In a few weeks’ time, when your children find themselves in a colossal brightly-lit room, with hundreds of people surrounding them and the rose-covered huppah facing them, they will be prepared to give a flawless march!
Petticoats and Tuxedos
Each child needs special wedding attire to wear to the big event. Younger girls will shine in flower-girl dresses, and the older ones will wear ball gowns. Younger boys will look adorable in miniature tuxedos, and the older ones will do fine in freshly-pressed suits.

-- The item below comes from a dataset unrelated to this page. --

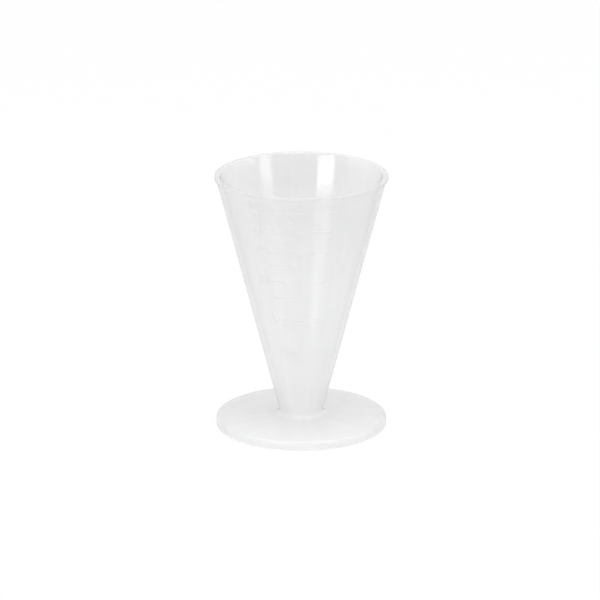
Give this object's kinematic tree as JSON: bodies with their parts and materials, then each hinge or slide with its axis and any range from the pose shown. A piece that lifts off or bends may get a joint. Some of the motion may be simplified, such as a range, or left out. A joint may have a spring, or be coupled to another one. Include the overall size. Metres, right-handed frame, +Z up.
{
  "type": "medicine cup",
  "caption": "Conical translucent plastic medicine measure on a round foot, open at the top, with raised volume lines.",
  "frame": {"origin": "centre of the foot, on the plane that the foot stands on", "axes": "+Z up along the cone's axis, towards the rim; -Y towards the side with the raised lines"},
  "size_m": [0.052, 0.052, 0.0784],
  "materials": {
    "plastic": "milky, see-through, as moulded"
  },
  "bodies": {
    "root": {"cup": "plastic"}
  },
  "joints": []
}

You have the option to buy something new for each child, but for a more economical route, visit one of the numerous community wedding gemachs or bring out the wardrobe from a past family wedding and ask a good tailor to make a few changes. Adding rhinestones, ribbons, and lace are great ways to bring fresh accents to a tired look. Whatever you decide to dress your children in, make sure all outfits are tailored, cleaned, and pressed at least a week in advance.
Get a Sitter
Of course, even the tiniest members of your family have been invited to the wedding, and they are all expected to attend. However, little children need constant supervision, which is quite difficult to provide when you are busy greeting guests and dancing with the bride or her mother. So it’s best to hire a babysitter or find a family friend who is willing to attend the wedding and offer an extra set of hands. When the pictures and ceremony are done, you can bring the babysitter and your small children home, settle everyone in, and return to the wedding assured that everyone is supervised and getting a good night’s sleep.
Speaking of Sleep…
It’s going to be a long night! So even if you plan on bringing your children home in the middle of the wedding, make sure all of them (yes, even the ones that claim they are not tired!) get some rest the day of. The last thing you want is for your children to be bleary-eyed and hysterical during the wedding. So, set aside some naptime in the hours before the wedding, so everyone is alert, awake, and excited for this most special evening.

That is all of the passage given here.